Saturday, April 5, 2014

My Education by Susan Choi


 
A woman looks back at a traumatic love affair

Regina Gottlieb, a young graduate student at an upstate New York university sounding very much like Cornell, is infatuated by her sexy English professor Nicholas Brodeur. Rather implausibly, almost immediately he invites the bright Regina to become his graduate teaching assistant. One afternoon, while grading papers at the professor’s home, Regina encounters his beautiful wife Martha, and in a pretty nifty twist, the pair begin a heavy duty sexual love affair. Over some months, they share a lot of ecstasy, but the affair comes to a close because of Martha’s reluctance to introduce/elevate Regina as her partner. Regina falls apart, then reconnects with Martha fifteen years later.

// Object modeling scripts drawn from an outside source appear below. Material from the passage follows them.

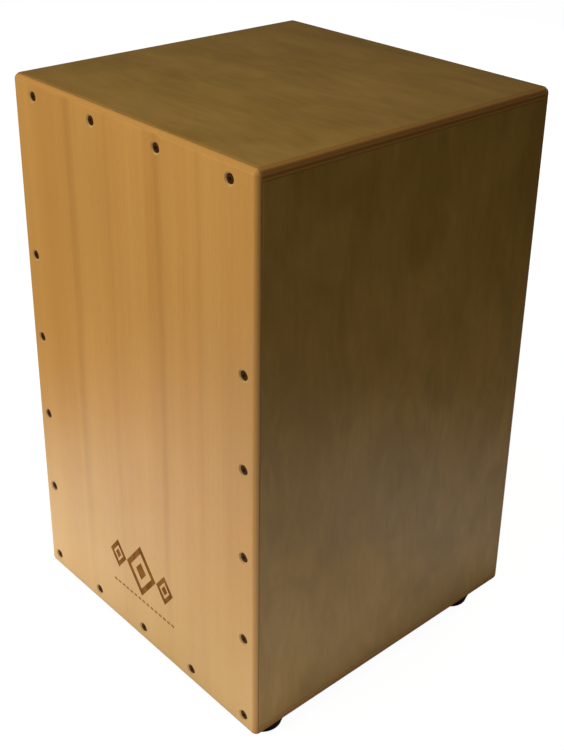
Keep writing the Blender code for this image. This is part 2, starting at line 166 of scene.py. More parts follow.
# Burnt motif low on the tapa: diamonds as (x, half width, half height, stroke), over a dashed rule
MARK_Z = 0.084
MARK_DEPTH = 0.00018
DIAMONDS = (
    (0.0, 0.0208, 0.0260, 0.0062), (-0.0332, 0.0116, 0.0147, 0.0048), (0.0332, 0.0116, 0.0147, 0.0048))
DIAMOND_CENTRE = 0.34
RULE_LEFT = -0.041
RULE_Z = MARK_Z - 0.0320
DASHES = 15
DASH_PITCH = 0.0059
DASH_LENGTH = 0.0038
DASH_HEIGHT = 0.0023

# Colours of the woods, linear.  An edge's are (long grain, end grain)
BEECH_PINK = (0.582, 0.278, 0.064)
BEECH_YELLOW = (0.630, 0.318, 0.078)
# Painted light: the washed-out colour the tapa's veneer is paled to near its foot, as if lit harder there
BEECH_PAINTED_LIGHT = (0.64, 0.44, 0.165)
BEECH_STREAK = (0.32, 0.130, 0.026)
BEECH_FLECK = (0.30, 0.125, 0.030)
BEECH_EDGE = ((0.60, 0.29, 0.065), (0.46, 0.21, 0.045))
BIRCH_DARK = (0.375, 0.204, 0.036)
BIRCH_LIGHT = (0.460, 0.256, 0.051)
BIRCH_FLECK = (0.20, 0.09, 0.02)
BIRCH_EDGE = ((0.50, 0.23, 0.045), (0.37, 0.155, 0.027))
GLUE_LINE = (0.14, 0.065, 0.018)
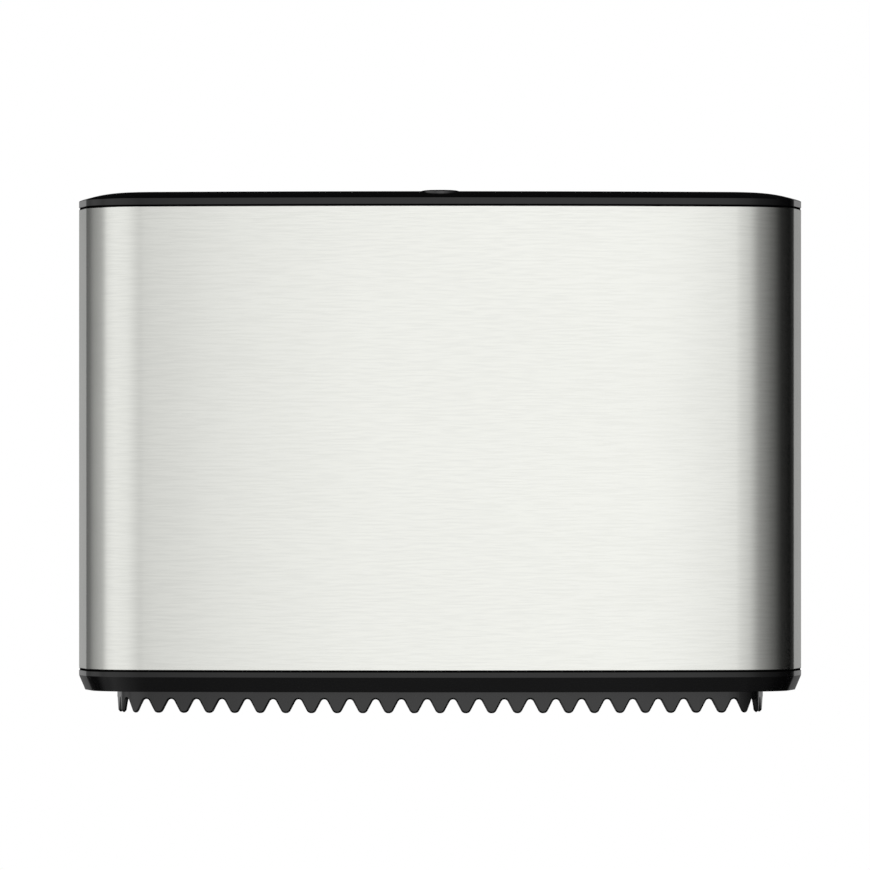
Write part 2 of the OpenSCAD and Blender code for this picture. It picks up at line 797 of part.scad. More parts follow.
// Hub that turns on a spindle: a sleeve in a tube with fins, and a disc behind the roll
module hub(c, shaft_r, tube_r, fin_r, disc_r) {
    l = hub_rear_y - hub_front(c) - moving_gap;
    sleeve_r = shaft_r + hub_wall_t;
    half = hub_wall_t / 2;
    web_end = l - hub_wall_t;
    translate([c.x, hub_rear_y, c.y]) rotate([90, 0, 0]) difference() {
        union() {
            cylinder(h = hub_wall_t, r = disc_r, $fn = round_fn);
            cylinder(h = l, r = sleeve_r, $fn = round_fn);
            difference() {
                cylinder(h = l, r = tube_r, $fn = round_fn);
                translate([0, 0, hub_wall_t]) cylinder(h = l, r = tube_r - hub_wall_t, $fn = round_fn);
            }
            for (k = [0 : fin_count - 1]) {
                rotate([0, 0, 90 + 360 * k / fin_count]) rotate([90, 0, 0])
                    translate([0, 0, -half]) linear_extrude(hub_wall_t)
                    polygon([
                        [sleeve_r - half, half], [fin_r, half], [fin_r, web_end - fin_r + tube_r],
                        [tube_r - half, web_end + half], [sleeve_r - half, web_end + half]
                    ]);
            }
        }
        translate([0, 0, -over]) cylinder(h = l + 2 * over, r = shaft_r + running_gap, $fn = round_fn);
    }
}

// Cap pressed on a spindle's end, which keeps the hub on
module end_cap(c, shaft_r, r) {
    front = hub_front(c);
    edge = over;
    translate([c.x, front, c.y]) rotate([90, 0, 0]) difference() {
        rotate_extrude($fn = round_fn) polygon([
            [0, 0], [r, 0], [r, hub_end_l], [r - edge, hub_end_l + edge], [0, hub_end_l + edge]
        ]);
        translate([0, 0, -over]) cylinder(h = hub_end_l + over, r = shaft_r, $fn = round_fn);
    }
}

module main_spindle() {
    color("silver") spindle(main_c, spindle_r, foot_r);
}

module main_spindle_screws() {
    color("gainsboro") foot_screws(main_c, foot_r);
}

module main_hub() {
    color([0.5, 0.52, 0.54]) hub(main_c, spindle_r, hub_tube_r, hub_fin_r, hub_disc_r);
}

module main_end_cap() {
    color([0.15, 0.15, 0.16]) end_cap(main_c, spindle_r, end_cap_r);
}

module brake_washer() {
    color("ivory") translate([main_c.x, hub_rear_y + washer_t, main_c.y]) rotate([90, 0, 0]) difference() {
        cylinder(h = washer_t - leaf, r = brake_spring_r + brake_wire, $fn = round_fn);
        translate([0, 0, -over]) cylinder(h = washer_t + 2 * over, r = spindle_r + running_gap, $fn = round_fn);
    }
}

module brake_spring() {
    h = brake_gap - washer_t;
    color("lightgray") translate([main_c.x, foot_y - foot_t, main_c.y]) rotate([90, 0, 0])
        coil(brake_spring_r, brake_wire, brake_turns, h - leaf);
}

module reserve_peg() {
    color("silver") {
        spindle(stub_c, peg_r, peg_foot_r);
        forward(stub_c.x, foot_y - foot_t, stub_c.y, peg_r + wall_t, brake_gap - leaf);
    }
}

module reserve_peg_screws() {
    color("gainsboro") foot_screws(stub_c, peg_foot_r);
}

module reserve_hub() {
    color([0.5, 0.52, 0.54]) hub(stub_c, peg_r, peg_tube_r, peg_fin_r, peg_disc_r);
}

module reserve_end_cap() {
    color([0.15, 0.15, 0.16]) end_cap(stub_c, peg_r, peg_tube_r - hub_wall_t);
}

// ---------------------------------------------------------------- lock and latch

button_top = crown_top + button_rise;
rim_top = cap_under - leaf;
button_end = cap_under - button_depth;
nose_r = lever_t / 2;
nose_y = button_y + nose_back;
pivot_y = nose_y + latch_front_arm;
pivot_z = button_end - pivot_drop;
nose_z = button_end - nose_r - leaf;
latch_floor = button_end - bracket_drop;
bracket_in = bracket_w / 2;
bracket_front = button_y - norm([cam_reach, cam_w / 2]) - moving_gap - bracket_t;
bracket_rear = pivot_y + lever_t + bracket_t;
floor_rear = pivot_y - lever_t;
spring_y = pivot_y - latch_front_arm / 2;
spring_top = pivot_z + over;
spring_seat_r = latch_spring_r + latch_wire;
cam_top = button_end - cam_drop;
hook_y = pivot_y + latch_rear_arm;
hook_end = pivot_z - lever_t;
lip_top = hook_end + hook_grip;
keeper_face = hook_y - moving_gap;
keeper_floor = lip_top - keeper_lip;
keeper_back = hook_y + hook_l + lever_t;

module bracket_screw_places() {
    for (y = [button_y - bracket_in / 2, pivot_y]) {
        both_sides() translate([bracket_in + bracket_t + bracket_flange / 2, y, cap_under]) children();
    }
}

module keeper_screw_places() {
    both_sides() translate([keeper_w / 4, keeper_back + keeper_leaf / 2, roof_under]) children();
}

module latch_bracket() {
    outer = bracket_in + bracket_t;
    under = cap_under - bracket_t;
    color([0.16, 0.16, 0.17]) difference() {
        union() {
            both_sides() {
                box([bracket_in, bracket_front, latch_floor], [outer, bracket_rear, cap_under]);
                box([bracket_in, bracket_front, under], [outer + bracket_flange, bracket_rear, cap_under]);
            }
            box([-outer, bracket_front, latch_floor - bracket_t], [outer, floor_rear, latch_floor]);
            box([-outer, bracket_front, latch_floor - bracket_t],
                [outer, bracket_front + bracket_t, button_end - button_travel - over]);
            box([-cam_w / 2, bracket_front, latch_floor - leaf],
                [cam_w / 2, bracket_front + 2 * bracket_t, cam_top - cam_t - seat_gap]);
            translate([0, spring_y, latch_floor - leaf])
                cylinder(h = over, r = latch_spring_r - latch_wire, $fn = small_fn);
        }
        across(-outer - over, outer + over, pivot_y, pivot_z, pivot_pin_r);
        bracket_screw_places() {
            translate([0, 0, -bracket_t - over])
                cylinder(h = bracket_t + 2 * over, r = screw_r + seat_gap, $fn = small_fn);
        }
    }
}

module bracket_screws() {
    color("gainsboro") bracket_screw_places() {
        translate([0, 0, -bracket_t]) mirror([0, 0, 1]) screw(bracket_t + screw_bite);
    }
}

module latch_pivot_pin() {
    color("lightgray") {
        across(-bracket_in - bracket_t, bracket_in + bracket_t, pivot_y, pivot_z, pivot_pin_r);
    }
}

module latch_lever() {
    prong_x0 = tail_r + moving_gap + over;
    prong_x1 = prong_x0 + lever_t - over;
    arm_front = button_y + tail_r + cam_w + over;
    color([0.75, 0.75, 0.72]) difference() {
        union() {
            across(moving_gap - bracket_in, bracket_in - moving_gap, pivot_y, pivot_z, lever_t);
            // rear arm and hook
            box([-lever_w / 2, pivot_y, pivot_z], [lever_w / 2, hook_y + hook_l, pivot_z + lever_t - leaf]);
            box([-lever_w / 2, hook_y, hook_end], [lever_w / 2, hook_y + hook_l, pivot_z + over]);
            // front arm, which spreads into two prongs under the button
            box([-lever_w / 2, arm_front, spring_top], [lever_w / 2, pivot_y, spring_top + lever_t - over]);
            box([-prong_x1, arm_front, spring_top], [prong_x1, arm_front + lever_t, nose_z]);
            both_sides() {
                box([prong_x0, nose_y, nose_z - nose_r], [prong_x1, arm_front + lever_t, nose_z]);
                across(prong_x0, prong_x1, nose_y, nose_z, nose_r);
            }
        }
        across(-bracket_in, bracket_in, pivot_y, pivot_z, pivot_pin_r + running_gap);
    }
}

module latch_spring() {
    color("lightgray") translate([0, spring_y, latch_floor])
        coil(latch_spring_r, latch_wire, latch_turns, spring_top - latch_floor - leaf);
}

module latch_keeper() {
    half = keeper_w / 2;
    color("lightgray") difference() {
        union() {
            box([-half, keeper_face - keeper_t, keeper_floor - keeper_t], [half, keeper_face, lip_top]);
            box([-half, keeper_face - keeper_t, keeper_floor - keeper_t],
                [half, keeper_back + keeper_t, keeper_floor]);
            box([-half, keeper_back, keeper_floor - keeper_t], [half, keeper_back + keeper_t, roof_under]);
            box([-half, keeper_back, roof_under - keeper_t], [half, keeper_back + keeper_leaf, roof_under]);
        }
        keeper_screw_places() {
            translate([0, 0, -keeper_t - over])
                cylinder(h = keeper_t + 2 * over, r = screw_r + seat_gap, $fn = small_fn);
        }
    }
}

module keeper_screws() {
    color("gainsboro") keeper_screw_places() {
        translate([0, 0, -keeper_t]) mirror([0, 0, 1]) screw(keeper_t + screw_bite - seat_gap);
    }
}

module lock_button() {
    rim_r = button_r + button_rim;
    edge_z = button_top - button_edge_h;
    edge_steps = 6;
    color([0.05, 0.05, 0.055]) translate([0, button_y, 0]) difference() {
        rotate_extrude($fn = round_fn) polygon(concat(
            [
                [0, button_end], [button_r - over, button_end], [button_r, button_end + over],
                [button_r, rim_top - button_rim_t], [rim_r, rim_top - button_rim_t], [rim_r, rim_top],
                [button_r, rim_top], [button_r, edge_z]
            ],
            [for (k = [1 : edge_steps])
                let (a = 90 * k / edge_steps)
                [button_flat_r + (button_r - button_flat_r) * cos(a), edge_z + button_edge_h * sin(a)]],
            [[0, button_top]]
        ));
        translate([0, 0, button_end - over])
            cylinder(h = button_top - button_end + 2 * over, r = plug_r + running_gap, $fn = round_fn);
    }
}

module key_plug() {
    tail_end = cam_top - cam_t;
    face = button_top - seat_gap;
    color("darkgray") translate([0, button_y, 0]) difference() {
        union() {
            translate([0, 0, button_end]) cylinder(h = face - button_end, r = plug_r, $fn = round_fn);
            translate([0, 0, tail_end]) cylinder(h = button_end - tail_end + leaf, r = tail_r, $fn = small_fn);
        }
        translate([-key_slot_l / 2, -key_slot_w / 2, face - key_slot_d])
            cube([key_slot_l, key_slot_w, key_slot_d + over]);
    }
}

module locking_cam() {
    color("lightgray") translate([0, button_y, cam_top - cam_t]) difference() {
        union() {
            cylinder(h = cam_t, r = tail_r + wall_t / 2, $fn = small_fn);
            translate([0, -cam_w / 2, 0]) cube([cam_reach, cam_w, cam_t]);
        }
        translate([0, 0, -over]) cylinder(h = cam_t + 2 * over, r = tail_r, $fn = small_fn);
    }
}

// ---------------------------------------------------------------- pieces

back_plate();
latch_keeper();
keeper_screws();
hinge_pin_left();
hinge_pin_right();
main_spindle();
main_spindle_screws();
main_end_cap();
brake_spring();
brake_washer();
reserve_peg();
reserve_peg_screws();
reserve_end_cap();
steel_front();
cover_liner();
top_cap();
cap_screws();
bottom_trim();
trim_screws();
tear_skirt();
skirt_screws();
latch_bracket();
bracket_screws();
latch_pivot_pin();
latch_spring();
lock_button();
key_plug();
locking_cam();
latch_lever();
main_hub();
reserve_hub();
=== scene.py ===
"""Looks of the jumbo toilet roll dispenser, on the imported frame.

Metres: X runs across, Y into the wall and Z up.
"""

import json
import math

import bmesh
import bpy
from mathutils import Matrix, Vector


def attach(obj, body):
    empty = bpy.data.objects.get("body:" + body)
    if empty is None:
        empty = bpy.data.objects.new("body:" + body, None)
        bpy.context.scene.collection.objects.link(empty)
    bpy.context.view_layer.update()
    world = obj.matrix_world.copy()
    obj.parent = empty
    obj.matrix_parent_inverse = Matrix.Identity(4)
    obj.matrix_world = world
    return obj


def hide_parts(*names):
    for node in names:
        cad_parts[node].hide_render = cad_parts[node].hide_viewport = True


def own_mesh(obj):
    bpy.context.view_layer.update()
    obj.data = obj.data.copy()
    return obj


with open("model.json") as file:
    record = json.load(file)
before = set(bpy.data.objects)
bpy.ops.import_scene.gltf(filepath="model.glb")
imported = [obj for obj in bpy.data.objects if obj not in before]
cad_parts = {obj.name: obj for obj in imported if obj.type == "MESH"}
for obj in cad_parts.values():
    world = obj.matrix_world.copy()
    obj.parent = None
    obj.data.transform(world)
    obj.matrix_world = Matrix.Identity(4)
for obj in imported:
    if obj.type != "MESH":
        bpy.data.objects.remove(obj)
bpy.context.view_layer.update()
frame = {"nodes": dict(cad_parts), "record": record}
body_of_node = {
    node: body
    for body, nodes in frame["record"]["behaviour"]["bodies"].items()
    for node in nodes
}
slot_of_node = {s["node"]: s["material_slot"] for s in frame["record"]["subparts"]}

MM = 0.001

# The cover's outline seen from above, as in the part's source: a wide bow, two corners and two
# straight sides
FRONT_Y = -133 * MM
REAR_Y = -58 * MM
HALF_W = 187.5 * MM
BOW_R = 870 * MM
CORNER_R = 38 * MM
FLARE = math.radians(8.8)
BOW_C = Vector((0, FRONT_Y + BOW_R, 0))
SIDE_OUT = Vector((math.cos(FLARE), -math.sin(FLARE), 0))
SIDE_BACK = Vector((math.sin(FLARE), math.cos(FLARE), 0))
CORNER_STEPS = 32
BOW_STEPS = 60


def right_corner():
    """Centre of the right corner's arc, which meets the bow and the straight side smoothly."""
    from_bow = Vector((HALF_W, REAR_Y, 0)) - BOW_C - CORNER_R * SIDE_OUT
    back = from_bow.dot(SIDE_BACK)
    reach = back + math.sqrt(back * back - from_bow.length_squared + (BOW_R - CORNER_R) ** 2)
    return BOW_C + from_bow - reach * SIDE_BACK


CORNER_C = right_corner()
BOW_ANGLE = math.asin(CORNER_C.x / (BOW_R - CORNER_R))
CORNER_TURN = math.pi / 2 - FLARE - BOW_ANGLE

# Levels on the front
STEEL_TOP = 119 * MM
STEEL_LOW = -119 * MM
CAP_LOW = 119.9 * MM
CAP_UNDER = 121.0 * MM
CAP_EDGE = 123.2 * MM
TRIM_LOW = -130.5 * MM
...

On the face of it, the stakes of this novel of manners are slight. Choi’s heavy-on-the-commas writing style got on my nerves at first. I read the first fifty pages then decided to give the book five more pages before bailing. I’m glad I kept reading because the story started sucking me in on page 54. The strong spot turned out to be the exuberant writing – the raw honesty and shocking and inventive imagery and funny crazy anecdotes. There’s very good explicit writing about sex (although I didn’t understand how a woman who is breastfeeding has such a high libido), great observations and a number of kooky minor characters. But pacing is an issue here – the momentum seriously lags in spots, especially at the end. There really is no need for Regina’s meeting up with Martha 15 years later. The ending is very anticlimactic.